⟨

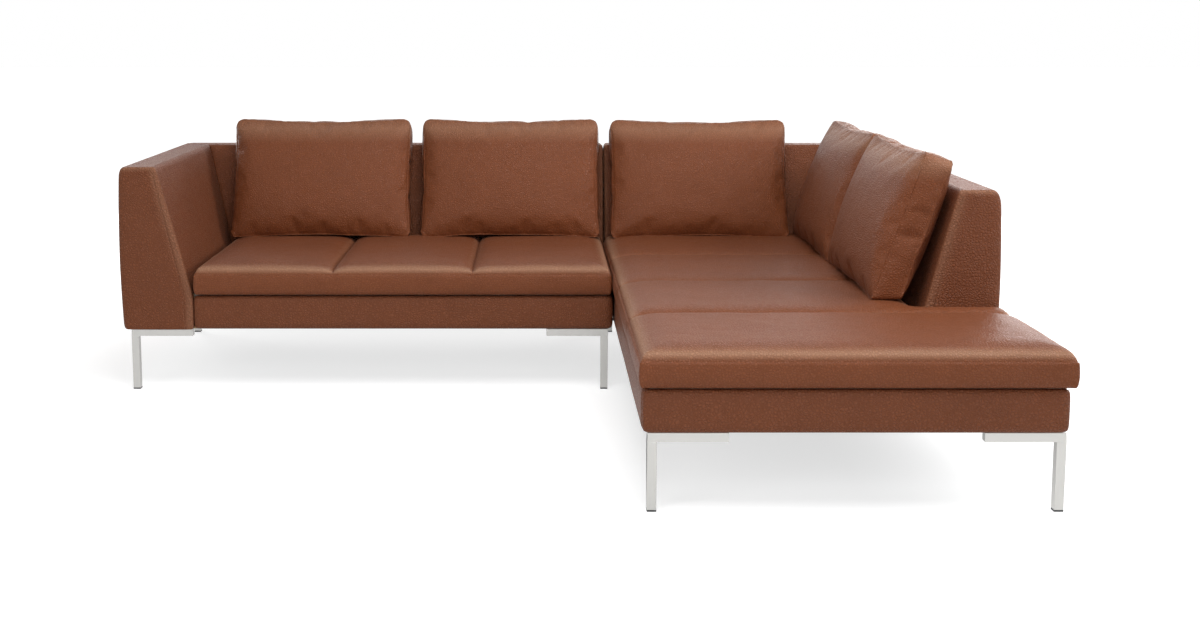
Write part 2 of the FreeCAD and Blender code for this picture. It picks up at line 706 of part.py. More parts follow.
LEFT_SEAT = (X_ARM + WALL_FOOT + SEAT_WALL_GAP, X_CHAISE - CHAISE_LEFT_OVERHANG - SEAT_JOIN_GAP)
SEAT_REAR = Y_REAR - WALL_FOOT - SOFT_GAP
CHAISE_SEAT_SIDE = X_SIDE - WALL_FOOT - SEAT_WALL_GAP
CHAISE_BAY_REAR = Y_SIDE - SEAT_WALL_GAP


def left_seat_foam():
    x0, x1 = LEFT_SEAT
    wad = SEAT_WADDING
    y0 = Y_LEFT - SEAT_FRONT_OVERHANG
    return box(x0 + wad, x1 - wad, y0 + wad, SEAT_REAR - wad, Z_SEAT + SEAT_LINING, Z_SEAM - SEAT_LINING)


def left_seat_cover():
    x0, x1 = LEFT_SEAT
    stations = spread(x0, x1, LEFT_SEGMENTS + 1)
    form = seat_form(lambda p, q, z: vec(p, q, z), stations, Y_LEFT - SEAT_FRONT_OVERHANG, SEAT_REAR, True)
    return form.cut(left_seat_foam())


def chaise_stations():
    """The front edge, the channels and the rear edge of the chaise's cushion."""
    first = Y_CHAISE - SEAT_FRONT_OVERHANG
    return [first + i * CHAISE_CHANNEL_PITCH for i in range(CHAISE_SEGMENTS)] + [SEAT_REAR]


def chaise_level(y):
    """Height of the chaise's cushion in its rearmost segment."""
    start, end = chaise_stations()[-2:]
    share = (y - start) / (end - start)
    return SEAT_HEIGHT - SEAT_CHANNEL_DEPTH * (1 - 4 * share * (1 - share))


def chaise_seat_foam():
    """An L-shaped slab: the wide front bay and the run beside the side back."""
    wad = SEAT_WADDING
    x0 = X_CHAISE - CHAISE_LEFT_OVERHANG + wad
    x1 = X_SIDE + CHAISE_RIGHT_OVERHANG - wad
    x2 = CHAISE_SEAT_SIDE - wad
    y0 = Y_CHAISE - SEAT_FRONT_OVERHANG + wad
    y1 = CHAISE_BAY_REAR - wad
    y2 = SEAT_REAR - wad
    corners = [(x0, y0), (x1, y0), (x1, y1), (x2, y1), (x2, y2), (x0, y2)]
    return plate(corners, Z_SEAT + SEAT_LINING, Z_SEAM - SEAT_LINING)


def chaise_seat_cover():
    x0 = X_CHAISE - CHAISE_LEFT_OVERHANG
    x1 = X_SIDE + CHAISE_RIGHT_OVERHANG
    form = seat_form(lambda p, q, z: vec(q, p, z), chaise_stations(), x0, x1, False)
    beside = box(CHAISE_SEAT_SIDE, x1 + MARGIN, CHAISE_BAY_REAR, Y_REAR, Z_FRAME, WALL_TOP_Z)
    return form.cut(beside).cut(chaise_seat_foam())


def grip_tapes(z0):
    """Strips between each deck and its cushion."""
    z1 = z0 + GRIP_TAPE_THICKNESS
    inset = GRIP_TAPE_INSET
    width = GRIP_TAPE_WIDTH
    x0, x1, y0, y1 = LEFT_FRAME
    cx0, cx1, cy0, cy1 = CHAISE_FRAME
    tapes = []
    for y in (y0 + inset, y1 - inset - width):
        tapes.append(box(x0 + inset, x1 - inset, y, y + width, z0, z1))
    for x in (cx0 + inset, cx1 - inset - width):
        tapes.append(box(x, x + width, cy0 + inset, cy1 - inset, z0, z1))
    tapes.append(box(X_BAY - inset - width, X_BAY - inset, cy0 + inset, Y_SIDE - inset, z0, z1))
    return group(tapes)


# Back cushions: boxed cushions that stand on the seat and lean against a back.
# Each is drawn by its run u across the back, its height v up the cushion and its depth w to the front.


def cushion_chord():
    """Where the crowned faces start and end along v. They run below the rear bottom edge to the seat."""
    drop = (CUSHION_EDGE + CUSHION_FRONT_CROWN) * math.tan(CUSHION_LEAN)
    return -drop, CUSHION_HEIGHT + CUSHION_EDGE_CROWN


def cushion_stand(rest):
    """Depth from the wall's outer face to the rear bottom edge of a cushion that rests at a height.

    The rear crown is an arc, and its centre lies one radius and the soft gap from the sloping face.
    """
    low, high = cushion_chord()
    sag = CUSHION_REAR_CROWN
    radius = ((high - low) ** 2 / 4 + sag * sag) / (2 * sag)
    v = (low + high) / 2
    w = radius - sag
    z = rest + v * math.cos(CUSHION_LEAN) + w * math.sin(CUSHION_LEAN)
    slope_depth = wall_slope_at(z, -(radius + SOFT_GAP))
    return slope_depth - w * math.cos(CUSHION_LEAN) + v * math.sin(CUSHION_LEAN)


def cushion_front(rest):
    """Depth from the wall's outer face to the front bottom edge of a cushion that rests at a height."""
    low, high = cushion_chord()
    share = (-CUSHION_EDGE * math.tan(CUSHION_LEAN) - low) / (high - low)
    w = CUSHION_EDGE + 4 * CUSHION_FRONT_CROWN * share * (1 - share)
    return cushion_stand(rest) + w / math.cos(CUSHION_LEAN)


def cushion_place(wall, start, rest):
    """A function from a cushion's own u, v and w to its place against a wall."""
    place = WALLS[wall][0]
    stand = cushion_stand(rest)

    def at(u, v, w):
        s = stand + w * math.cos(CUSHION_LEAN) - v * math.sin(CUSHION_LEAN)
        z = rest + v * math.cos(CUSHION_LEAN) + w * math.sin(CUSHION_LEAN)
        return place(s, start + u, z)

    return at


def cushion_section(at, u, inset, share):
    """One upright section: crowned front and rear between the two seams."""
    low, high = cushion_chord()
    middle = (low + high) / 2
    front = CUSHION_EDGE_CROWN + share * (CUSHION_FRONT_CROWN - CUSHION_EDGE_CROWN)
    rear = CUSHION_EDGE_CROWN + share * (CUSHION_REAR_CROWN - CUSHION_EDGE_CROWN)
    near = CUSHION_EDGE - inset
    return Part.Wire(
        [
            Part.makeLine(at(u, low, inset), at(u, low, near)),
            Part.Arc(at(u, low, near), at(u, middle, near + front), at(u, high, near)).toShape(),
            Part.makeLine(at(u, high, near), at(u, high, inset)),
            Part.Arc(at(u, high, inset), at(u, middle, inset - rear), at(u, low, inset)).toShape(),
        ]
    )


def cushion_outline(at, inset):
    """The cushion seen from the front: drawn-in sides, a dipped top and rounded upper corners."""
    x0, x1 = inset, CUSHION_WIDTH - inset
    top = CUSHION_HEIGHT - inset
    low = 2 * cushion_chord()[0]
    r = CUSHION_CORNER_RADIUS
    part = r * (1 - math.sqrt(0.5))
    depth = CUSHION_EDGE + CUSHION_FRONT_CROWN + CUSHION_REAR_CROWN
    w = -depth
    waist = CUSHION_HEIGHT / 2

    def p(u, v):
        return at(u, v, w)

    def arc(a, b, c):
        return Part.Arc(p(*a), p(*b), p(*c)).toShape()

    wire = Part.Wire(
        [
            Part.makeLine(p(x0, low), p(x1, low)),
            Part.makeLine(p(x1, low), p(x1, 0)),
            arc((x1, 0), (x1 - CUSHION_SIDE_DRAW, waist), (x1, top - r)),
            arc((x1, top - r), (x1 - part, top - part), (x1 - r, top)),
            arc((x1 - r, top), ((x0 + x1) / 2, top - CUSHION_TOP_DIP), (x0 + r, top)),
            arc((x0 + r, top), (x0 + part, top - part), (x0, top - r)),
            arc((x0, top - r), (x0 + CUSHION_SIDE_DRAW, waist), (x0, 0)),
            Part.makeLine(p(x0, 0), p(x0, low)),
        ]
    )
    return Part.Face(wire).extrude(at(0, 0, 3 * depth) - at(0, 0, 0))


def cushion_form(at, inset):
    """A crowned boxed cushion, cut level where it rests on the seat."""
    # How far across the width a section lies, and how much of the crown it has there
    shares = [(-0.02, 0), (0.12, 0.6), (0.5, 1), (0.88, 0.6), (1.02, 0)]
    sections = [cushion_section(at, reach * CUSHION_WIDTH, inset, share) for reach, share in shares]
    body = Part.makeLoft(sections, True, False).common(cushion_outline(at, inset))
    middle = at(CUSHION_WIDTH / 2, 0, 0)
    reach = CUSHION_WIDTH
    floor = middle.z + inset
    under = box(middle.x - reach, middle.x + reach, middle.y - reach, middle.y + reach, Z_FRAME, floor)
    return body.cut(under)


def zip_strip(at, along_y):
    """A zip in the middle of the underside."""
    middle = at(CUSHION_WIDTH / 2, 0, CUSHION_EDGE / 2)
    half_x, half_y = (ZIP_WIDTH / 2, ZIP_LENGTH / 2) if along_y else (ZIP_LENGTH / 2, ZIP_WIDTH / 2)
    z0 = at(0, 0, 0).z
    x, y = middle.x, middle.y
    return box(x - half_x, x + half_x, y - half_y, y + half_y, z0, z0 + ZIP_THICKNESS)


FIRST_CUSHION = X_ARM + WALL_FOOT + FIRST_CUSHION_INSET
REST = SEAT_HEIGHT + SOFT_GAP
# The cushion on the chaise's rear segment rests on it by its front bottom edge.
REAR_REST = chaise_level(Y_REAR - cushion_front(REST)) + SOFT_GAP
CUSHIONS = [
    # wall, place along it, height of the underside, and whether the cushion runs along Y
    ("left_back", FIRST_CUSHION, REST, False),
    ("left_back", FIRST_CUSHION + REAR_CUSHION_PITCH, REST, False),
    ("rear_back", X_CHAISE + CHAISE_CUSHION_INSET, REAR_REST, False),
    ("side_back", Y_SIDE + SIDE_CUSHION_INSET + CUSHION_WIDTH + SIDE_CUSHION_GAP, REST, True),
    ("side_back", Y_SIDE + SIDE_CUSHION_INSET, REST, True),
]


def cushion_parts():
    """Cover, filling and zip of the five back cushions."""
    made = {}
    for number, (wall, start, rest, along_y) in enumerate(CUSHIONS, 1):
        at = cushion_place(wall, start, rest)
        filling = cushion_form(at, CUSHION_SKIN)
        strip = zip_strip(at, along_y)
        made[f"back_cushion_{number}_cover"] = cushion_form(at, 0).cut([filling, strip])
        made[f"back_cushion_{number}_filling"] = filling
        made[f"back_cushion_{number}_zip"] = strip
    return made


def all_parts():
    timber_holes = insert_holes() + frame_screw_holes() + link_screw_holes()
    made = {
        "left_front_rail": drilled(left_front_rail(), timber_holes),
        "left_rear_rail": drilled(left_rear_rail(), timber_holes),
        "left_cross_rails": drilled(left_cross_rails(), timber_holes),
        "left_webbing": left_webbing(),
        "left_deck_pad": left_deck_pad(),
        "left_plinth_cover": left_plinth_cover(),
        "left_dust_cover": dust_cover(
            X_ARM + WALL_PADDING, X_JOIN - WALL_PADDING, Y_LEFT + WALL_PADDING, Y_REAR - WALL_PADDING
        ),
        "left_seat_foam": left_seat_foam(),
        "left_seat_cover": left_seat_cover(),
        "chaise_side_rails": drilled(chaise_side_rails(), timber_holes),
        "chaise_cross_rails": drilled(chaise_cross_rails(), timber_holes),
        "chaise_webbing": chaise_webbing(),
        "chaise_deck_pad": chaise_deck_pad(),
        "chaise_plinth_cover": chaise_plinth_cover(),
        "chaise_dust_cover": dust_cover(
            X_CHAISE + WALL_PADDING, X_SIDE - WALL_PADDING, Y_CHAISE + WALL_PADDING, Y_REAR - WALL_PADDING
        ),
        "chaise_seat_foam": chaise_seat_foam(),
        "chaise_seat_cover": chaise_seat_cover(),
        "corner_blocks": corner_blocks(),
        "frame_screws": frame_screws(),
        "hook_tapes": grip_tapes(Z_DECK),
        "loop_tapes": grip_tapes(Z_DECK + GRIP_TAPE_THICKNESS),
        "link_plates": link_plates(),
        "link_screws": link_screws(),
        "leg_glides": leg_glides(),
        "leg_bolts": leg_bolts(),
        "leg_inserts": leg_inserts(),
    }
    for name in WALLS:
        frame = wall_frame_block(name).cut(wall_frame_hollow(name))
        made[f"{name}_frame"] = drilled(frame, timber_holes)
        made[f"{name}_cover"] = wall_cover(name)
    for name in LEGS:
        made[name] = leg(name)
    made.update(cushion_parts())
    return made


os.makedirs("parts", exist_ok=True)
for node, shape in all_parts().items():
    shape.exportStep(f"parts/{node}.step")
    print(node, len(shape.Solids), "solids", round(shape.Volume / 1e6, 3), "litres", shape.isValid())
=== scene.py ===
# %% [markdown]
# # A leather corner sofa
# This script dresses a measured model of a corner sofa. The model gives each hard part its place, and the
# script adds what a measuring tool leaves out: plump leather, seams and stitches, brushed steel and light.
# Loading the measured parts first means that every new piece can be fitted to them in metres.

# %% Load the measured parts
import json
import math

import bmesh
import bpy
from mathutils import Matrix, Vector, kdtree, noise
from mathutils.bvhtree import BVHTree


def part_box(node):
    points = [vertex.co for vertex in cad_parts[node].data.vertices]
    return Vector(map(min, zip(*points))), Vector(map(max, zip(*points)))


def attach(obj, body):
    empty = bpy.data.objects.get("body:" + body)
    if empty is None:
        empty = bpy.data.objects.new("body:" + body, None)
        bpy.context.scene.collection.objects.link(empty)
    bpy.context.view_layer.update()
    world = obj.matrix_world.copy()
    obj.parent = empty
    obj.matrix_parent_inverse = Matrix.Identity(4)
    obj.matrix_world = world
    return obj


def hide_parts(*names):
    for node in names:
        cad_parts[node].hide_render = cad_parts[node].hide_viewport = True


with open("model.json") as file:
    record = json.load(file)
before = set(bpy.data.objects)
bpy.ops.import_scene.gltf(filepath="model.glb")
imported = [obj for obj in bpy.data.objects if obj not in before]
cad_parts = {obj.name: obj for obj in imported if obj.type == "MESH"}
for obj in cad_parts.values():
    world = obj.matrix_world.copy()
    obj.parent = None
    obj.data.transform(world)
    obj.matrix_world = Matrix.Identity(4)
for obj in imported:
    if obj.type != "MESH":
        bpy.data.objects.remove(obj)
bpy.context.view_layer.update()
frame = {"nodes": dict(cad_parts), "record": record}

# %% [markdown]
# ## Colours and shader nodes
# A colour is easiest to pick as a screen value, such as #733C21, but shaders add up light, so they want
# linear values. One function turns the first into the second. Another adds a shader node with its settings
# and its wires in one call, which keeps each recipe short enough to read at a glance.

# %% Helpers for materials
def linear(screen):
    """A screen colour such as "733C21" as the linear colour that a shader wants."""
    shares = [int(screen[i:i + 2], 16) / 255 for i in (0, 2, 4)]
    return (*[c / 12.92 if c <= 0.04045 else ((c + 0.055) / 1.055) ** 2.4 for c in shares], 1)


def shade(screen, share):
    """A screen colour as a linear one, darker or paler by a share."""
    return (*[c * share for c in linear(screen)[:3]], 1)


def add(tree, kind, wires=None, **settings):
    """A shader node with its settings, and with a value or a feeding socket for each input that is named."""
    node = tree.nodes.new(kind)
    for key, value in settings.items():
        setattr(node, key, value)
    for key, value in (wires or {}).items():
        if isinstance(value, bpy.types.NodeSocket):
            tree.links.new(value, node.inputs[key])
        else:
            node.inputs[key].default_value = value
    return node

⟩

Directions
In the listing above, locate the line containing "made.update(cushion_parts())" and the line containing "bpy.data.objects.remove(obj)", then transcribe both and every line between them verbatim.

Result
    made.update(cushion_parts())
    return made


os.makedirs("parts", exist_ok=True)
for node, shape in all_parts().items():
    shape.exportStep(f"parts/{node}.step")
    print(node, len(shape.Solids), "solids", round(shape.Volume / 1e6, 3), "litres", shape.isValid())
=== scene.py ===
# %% [markdown]
# # A leather corner sofa
# This script dresses a measured model of a corner sofa. The model gives each hard part its place, and the
# script adds what a measuring tool leaves out: plump leather, seams and stitches, brushed steel and light.
# Loading the measured parts first means that every new piece can be fitted to them in metres.

# %% Load the measured parts
import json
import math

import bmesh
import bpy
from mathutils import Matrix, Vector, kdtree, noise
from mathutils.bvhtree import BVHTree


def part_box(node):
    points = [vertex.co for vertex in cad_parts[node].data.vertices]
    return Vector(map(min, zip(*points))), Vector(map(max, zip(*points)))


def attach(obj, body):
    empty = bpy.data.objects.get("body:" + body)
    if empty is None:
        empty = bpy.data.objects.new("body:" + body, None)
        bpy.context.scene.collection.objects.link(empty)
    bpy.context.view_layer.update()
    world = obj.matrix_world.copy()
    obj.parent = empty
    obj.matrix_parent_inverse = Matrix.Identity(4)
    obj.matrix_world = world
    return obj


def hide_parts(*names):
    for node in names:
        cad_parts[node].hide_render = cad_parts[node].hide_viewport = True


with open("model.json") as file:
    record = json.load(file)
before = set(bpy.data.objects)
bpy.ops.import_scene.gltf(filepath="model.glb")
imported = [obj for obj in bpy.data.objects if obj not in before]
cad_parts = {obj.name: obj for obj in imported if obj.type == "MESH"}
for obj in cad_parts.values():
    world = obj.matrix_world.copy()
    obj.parent = None
    obj.data.transform(world)
    obj.matrix_world = Matrix.Identity(4)
for obj in imported:
    if obj.type != "MESH":
        bpy.data.objects.remove(obj)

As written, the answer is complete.